Saturday of Week 1 of Advent – First Reading
Commentary on Isaiah 30:19-21, 23-26
The promises of the First Reading are shown being fulfilled in the person of Jesus in the Gospel. The first part of the reading consists of words of consolation for the people of Zion, who are God’s people. They shall weep no more and the Lord will respond to their cries for help. This is so even though “the Lord may give you the bread of adversity and the water of affliction”.
This is always a mystery for many: how a God who loves us so much can allow us to endure pain and hardships. Two reactions one encounters are either that God wants us to suffer so he sends us sufferings, or else that a God who tolerates such sufferings is not a loving God at all, or simply does not exist.
Yet, if we reflect, we will understand that the sufferings we endure either have natural causes which can be explained, or else are the result of the distorted actions of other human beings. But as to why I should suffer a particular mishap rather than someone else is something we cannot understand in this life. More than 3,000 people died in the 9/11 disaster, but a far larger number, including some in the buildings, escaped. As Jesus once asked, on the occasion of a tower collapsing and killing a number of people, “were those who died greater sinners than those who survived?” Jesus did not think so.
Let us rather listen to the promise in today’s Reading:
The Teacher will not hide himself any more, but your eyes shall see your Teacher…your ears shall hear a word behind you saying, ‘This is the way, walk in it.’
God, who in the past taught through the veiled language of the prophets, will at a future time help his people to understand his teaching more clearly. This is a clear pointer to the coming of the Prophet Jesus, whose teaching made so much clear.
That time will be one of great fertility and fruitfulness. The prophet expresses it in agricultural terms, a language easily understood by the ordinary person of the day. Rain for the planted seed…producing plenteous grain…cattle grazing in rich pasture land and feeding on abundant silage…an abundance of running water. Even the light of the sun and the moon will increase seven-fold.

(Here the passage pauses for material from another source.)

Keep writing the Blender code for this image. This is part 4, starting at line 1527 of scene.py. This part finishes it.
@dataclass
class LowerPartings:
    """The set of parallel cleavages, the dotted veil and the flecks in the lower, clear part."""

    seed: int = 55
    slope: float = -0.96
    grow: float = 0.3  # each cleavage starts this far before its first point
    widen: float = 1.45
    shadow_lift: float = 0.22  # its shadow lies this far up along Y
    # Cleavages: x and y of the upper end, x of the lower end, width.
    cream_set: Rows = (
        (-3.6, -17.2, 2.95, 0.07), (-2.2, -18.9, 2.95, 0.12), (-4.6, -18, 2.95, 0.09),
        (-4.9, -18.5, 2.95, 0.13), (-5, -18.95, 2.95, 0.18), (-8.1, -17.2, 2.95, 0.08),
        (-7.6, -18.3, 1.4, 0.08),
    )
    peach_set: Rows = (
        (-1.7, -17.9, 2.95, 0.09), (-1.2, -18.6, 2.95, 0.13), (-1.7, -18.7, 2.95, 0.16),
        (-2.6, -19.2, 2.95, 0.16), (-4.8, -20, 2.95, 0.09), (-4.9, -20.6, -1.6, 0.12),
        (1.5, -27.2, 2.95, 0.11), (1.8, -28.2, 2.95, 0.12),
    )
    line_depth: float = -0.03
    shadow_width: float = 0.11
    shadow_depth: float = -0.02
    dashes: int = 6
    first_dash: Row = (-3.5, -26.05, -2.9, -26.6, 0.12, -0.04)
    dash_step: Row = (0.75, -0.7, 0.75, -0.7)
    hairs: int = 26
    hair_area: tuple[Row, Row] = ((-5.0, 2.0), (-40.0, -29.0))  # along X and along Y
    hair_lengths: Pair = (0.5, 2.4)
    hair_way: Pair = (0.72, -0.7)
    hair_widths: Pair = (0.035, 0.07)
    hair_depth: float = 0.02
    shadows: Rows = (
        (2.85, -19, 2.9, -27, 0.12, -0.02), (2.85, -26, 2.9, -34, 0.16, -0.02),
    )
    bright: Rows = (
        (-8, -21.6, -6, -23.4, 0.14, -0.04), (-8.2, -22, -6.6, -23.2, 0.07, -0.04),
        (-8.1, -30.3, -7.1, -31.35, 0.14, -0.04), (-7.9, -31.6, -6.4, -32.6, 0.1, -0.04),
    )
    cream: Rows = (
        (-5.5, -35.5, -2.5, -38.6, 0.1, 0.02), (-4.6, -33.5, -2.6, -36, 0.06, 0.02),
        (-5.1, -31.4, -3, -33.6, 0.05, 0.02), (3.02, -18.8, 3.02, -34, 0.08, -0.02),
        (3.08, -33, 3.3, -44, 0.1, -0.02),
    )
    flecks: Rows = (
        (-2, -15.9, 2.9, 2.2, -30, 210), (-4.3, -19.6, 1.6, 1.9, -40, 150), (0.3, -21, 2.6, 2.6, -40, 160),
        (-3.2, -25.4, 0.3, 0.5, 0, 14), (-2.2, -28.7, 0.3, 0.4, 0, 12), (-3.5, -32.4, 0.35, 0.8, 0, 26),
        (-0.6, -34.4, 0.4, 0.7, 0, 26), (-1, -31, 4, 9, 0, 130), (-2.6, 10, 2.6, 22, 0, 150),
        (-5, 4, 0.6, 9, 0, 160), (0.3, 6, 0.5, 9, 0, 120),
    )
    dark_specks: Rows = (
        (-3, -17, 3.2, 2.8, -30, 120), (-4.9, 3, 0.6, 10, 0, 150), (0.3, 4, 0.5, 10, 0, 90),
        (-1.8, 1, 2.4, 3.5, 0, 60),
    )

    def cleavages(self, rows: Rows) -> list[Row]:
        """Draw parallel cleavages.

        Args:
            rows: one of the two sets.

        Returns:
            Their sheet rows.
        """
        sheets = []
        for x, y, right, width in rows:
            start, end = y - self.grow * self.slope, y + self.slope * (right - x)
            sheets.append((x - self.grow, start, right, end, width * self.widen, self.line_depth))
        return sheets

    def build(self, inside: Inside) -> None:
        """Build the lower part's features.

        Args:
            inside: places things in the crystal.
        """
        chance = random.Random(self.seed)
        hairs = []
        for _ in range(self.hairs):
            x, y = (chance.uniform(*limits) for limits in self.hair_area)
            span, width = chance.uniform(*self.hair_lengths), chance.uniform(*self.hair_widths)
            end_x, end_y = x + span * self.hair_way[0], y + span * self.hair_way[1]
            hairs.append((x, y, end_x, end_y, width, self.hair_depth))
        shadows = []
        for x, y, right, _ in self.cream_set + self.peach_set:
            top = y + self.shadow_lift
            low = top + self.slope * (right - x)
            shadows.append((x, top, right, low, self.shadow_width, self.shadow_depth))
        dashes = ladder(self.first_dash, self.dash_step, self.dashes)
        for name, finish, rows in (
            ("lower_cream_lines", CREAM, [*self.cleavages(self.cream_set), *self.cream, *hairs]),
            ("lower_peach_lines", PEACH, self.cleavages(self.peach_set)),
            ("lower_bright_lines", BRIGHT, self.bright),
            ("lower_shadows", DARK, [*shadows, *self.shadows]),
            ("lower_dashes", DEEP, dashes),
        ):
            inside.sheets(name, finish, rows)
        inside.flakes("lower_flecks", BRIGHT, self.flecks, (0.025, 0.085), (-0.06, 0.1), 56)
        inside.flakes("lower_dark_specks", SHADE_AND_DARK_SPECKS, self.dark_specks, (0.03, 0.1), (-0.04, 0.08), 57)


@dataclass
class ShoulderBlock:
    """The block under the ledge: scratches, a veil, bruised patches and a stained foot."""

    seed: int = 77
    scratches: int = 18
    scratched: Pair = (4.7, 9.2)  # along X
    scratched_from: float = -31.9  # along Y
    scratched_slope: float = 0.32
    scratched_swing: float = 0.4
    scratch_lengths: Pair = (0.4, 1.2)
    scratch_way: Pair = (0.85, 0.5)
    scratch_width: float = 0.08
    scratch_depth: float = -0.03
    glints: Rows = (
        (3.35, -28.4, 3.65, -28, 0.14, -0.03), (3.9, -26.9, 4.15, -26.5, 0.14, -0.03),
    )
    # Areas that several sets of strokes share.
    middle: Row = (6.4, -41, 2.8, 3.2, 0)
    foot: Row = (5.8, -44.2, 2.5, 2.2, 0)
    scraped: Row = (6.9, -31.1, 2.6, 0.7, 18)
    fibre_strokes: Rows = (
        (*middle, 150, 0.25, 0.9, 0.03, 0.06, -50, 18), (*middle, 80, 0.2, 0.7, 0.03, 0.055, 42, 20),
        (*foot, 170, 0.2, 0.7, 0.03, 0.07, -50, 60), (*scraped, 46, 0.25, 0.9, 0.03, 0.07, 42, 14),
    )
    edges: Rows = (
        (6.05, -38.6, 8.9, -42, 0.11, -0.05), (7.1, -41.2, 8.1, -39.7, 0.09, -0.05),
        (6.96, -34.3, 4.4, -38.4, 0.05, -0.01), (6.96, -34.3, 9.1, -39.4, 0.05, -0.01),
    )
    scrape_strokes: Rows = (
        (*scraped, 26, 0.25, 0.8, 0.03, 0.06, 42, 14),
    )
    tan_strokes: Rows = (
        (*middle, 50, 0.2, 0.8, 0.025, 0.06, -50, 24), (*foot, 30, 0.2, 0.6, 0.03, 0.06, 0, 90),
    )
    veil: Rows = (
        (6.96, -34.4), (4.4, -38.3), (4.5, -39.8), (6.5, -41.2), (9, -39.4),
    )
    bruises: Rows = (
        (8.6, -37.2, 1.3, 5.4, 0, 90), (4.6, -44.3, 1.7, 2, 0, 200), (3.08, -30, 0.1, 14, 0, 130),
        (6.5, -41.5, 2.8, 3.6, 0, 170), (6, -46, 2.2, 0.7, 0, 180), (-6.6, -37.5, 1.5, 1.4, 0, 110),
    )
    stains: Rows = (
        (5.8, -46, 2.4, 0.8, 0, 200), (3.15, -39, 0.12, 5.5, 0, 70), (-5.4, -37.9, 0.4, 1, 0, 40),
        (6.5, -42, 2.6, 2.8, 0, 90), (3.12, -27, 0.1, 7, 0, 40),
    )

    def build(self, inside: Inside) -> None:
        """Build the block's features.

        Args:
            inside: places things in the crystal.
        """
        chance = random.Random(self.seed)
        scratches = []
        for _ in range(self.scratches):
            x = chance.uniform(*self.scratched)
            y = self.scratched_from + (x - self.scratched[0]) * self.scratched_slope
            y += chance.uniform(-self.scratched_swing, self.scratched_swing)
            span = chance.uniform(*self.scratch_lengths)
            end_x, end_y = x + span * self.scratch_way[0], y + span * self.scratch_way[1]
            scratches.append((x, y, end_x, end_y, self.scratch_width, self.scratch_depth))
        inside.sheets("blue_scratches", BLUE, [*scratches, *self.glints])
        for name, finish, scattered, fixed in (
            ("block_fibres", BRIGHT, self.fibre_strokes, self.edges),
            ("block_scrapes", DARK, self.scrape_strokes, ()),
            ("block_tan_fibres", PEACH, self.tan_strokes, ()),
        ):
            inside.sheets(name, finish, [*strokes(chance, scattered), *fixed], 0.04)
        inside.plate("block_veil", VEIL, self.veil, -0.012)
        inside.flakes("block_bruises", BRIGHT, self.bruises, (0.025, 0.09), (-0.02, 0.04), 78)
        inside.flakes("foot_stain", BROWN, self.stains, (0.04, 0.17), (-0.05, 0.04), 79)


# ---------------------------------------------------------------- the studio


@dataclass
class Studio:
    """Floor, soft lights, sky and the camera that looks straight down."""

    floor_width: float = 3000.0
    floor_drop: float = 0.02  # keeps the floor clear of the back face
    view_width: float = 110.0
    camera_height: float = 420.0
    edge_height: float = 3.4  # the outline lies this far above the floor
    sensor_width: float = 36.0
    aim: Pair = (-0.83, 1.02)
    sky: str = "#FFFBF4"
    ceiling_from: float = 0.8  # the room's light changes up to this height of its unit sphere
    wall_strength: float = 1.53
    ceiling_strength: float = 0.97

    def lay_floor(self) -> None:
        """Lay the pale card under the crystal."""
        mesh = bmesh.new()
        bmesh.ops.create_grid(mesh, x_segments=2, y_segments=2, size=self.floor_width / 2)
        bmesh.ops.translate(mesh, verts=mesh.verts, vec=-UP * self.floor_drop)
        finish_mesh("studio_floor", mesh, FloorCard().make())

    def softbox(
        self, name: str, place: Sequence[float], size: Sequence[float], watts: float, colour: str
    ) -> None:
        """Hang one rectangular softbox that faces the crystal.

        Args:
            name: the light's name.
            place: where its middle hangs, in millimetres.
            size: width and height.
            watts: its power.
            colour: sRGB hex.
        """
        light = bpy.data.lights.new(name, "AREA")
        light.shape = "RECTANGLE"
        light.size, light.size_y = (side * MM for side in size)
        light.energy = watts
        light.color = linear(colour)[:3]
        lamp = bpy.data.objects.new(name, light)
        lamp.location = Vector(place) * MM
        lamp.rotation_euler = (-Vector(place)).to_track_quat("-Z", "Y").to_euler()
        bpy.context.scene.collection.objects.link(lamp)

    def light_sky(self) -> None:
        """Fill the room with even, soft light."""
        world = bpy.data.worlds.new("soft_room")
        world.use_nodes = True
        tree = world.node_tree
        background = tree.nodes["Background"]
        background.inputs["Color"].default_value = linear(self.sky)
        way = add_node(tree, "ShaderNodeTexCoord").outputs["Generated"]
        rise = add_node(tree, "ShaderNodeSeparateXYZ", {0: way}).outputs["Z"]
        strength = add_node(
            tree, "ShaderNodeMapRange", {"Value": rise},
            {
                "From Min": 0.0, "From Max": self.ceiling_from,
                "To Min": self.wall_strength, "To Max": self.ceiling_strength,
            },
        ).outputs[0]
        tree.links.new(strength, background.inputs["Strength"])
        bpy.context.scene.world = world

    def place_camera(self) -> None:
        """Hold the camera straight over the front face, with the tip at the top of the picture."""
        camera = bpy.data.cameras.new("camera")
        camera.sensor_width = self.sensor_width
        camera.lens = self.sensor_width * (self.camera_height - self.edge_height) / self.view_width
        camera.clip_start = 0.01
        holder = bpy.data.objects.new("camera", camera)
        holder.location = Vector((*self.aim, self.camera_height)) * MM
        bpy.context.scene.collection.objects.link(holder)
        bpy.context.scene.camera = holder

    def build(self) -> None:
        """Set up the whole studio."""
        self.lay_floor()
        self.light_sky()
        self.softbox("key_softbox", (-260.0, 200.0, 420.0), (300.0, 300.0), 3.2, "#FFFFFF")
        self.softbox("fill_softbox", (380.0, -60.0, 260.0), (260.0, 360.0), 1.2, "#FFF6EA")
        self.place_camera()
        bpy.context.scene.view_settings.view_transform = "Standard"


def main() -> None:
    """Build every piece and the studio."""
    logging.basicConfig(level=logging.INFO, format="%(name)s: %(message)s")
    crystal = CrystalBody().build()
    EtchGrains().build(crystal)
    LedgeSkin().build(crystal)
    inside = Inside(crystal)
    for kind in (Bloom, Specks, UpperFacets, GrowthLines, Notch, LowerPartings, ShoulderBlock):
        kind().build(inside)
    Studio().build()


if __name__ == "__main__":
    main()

But, with the coming of Jesus as indicated in today’s Gospel, it will be a different kind of fertility, “when the Lord binds up the injuries of his people and heals the wounds inflicted by his blow”. Jesus will bring healing, wholeness, freedom and peace into people’s lives. And this is not only the work of Jesus, but also the work of his followers.
That is the paradox: although there is healing, it does not mean the end of pain or hardship or unexpected tragedies. Jesus himself, in the midst of the most terrible pain imaginable, died in peace and in a relationship of total acceptance and self-surrender to his Father. Jesus is our Teacher and inviting us to walk this way.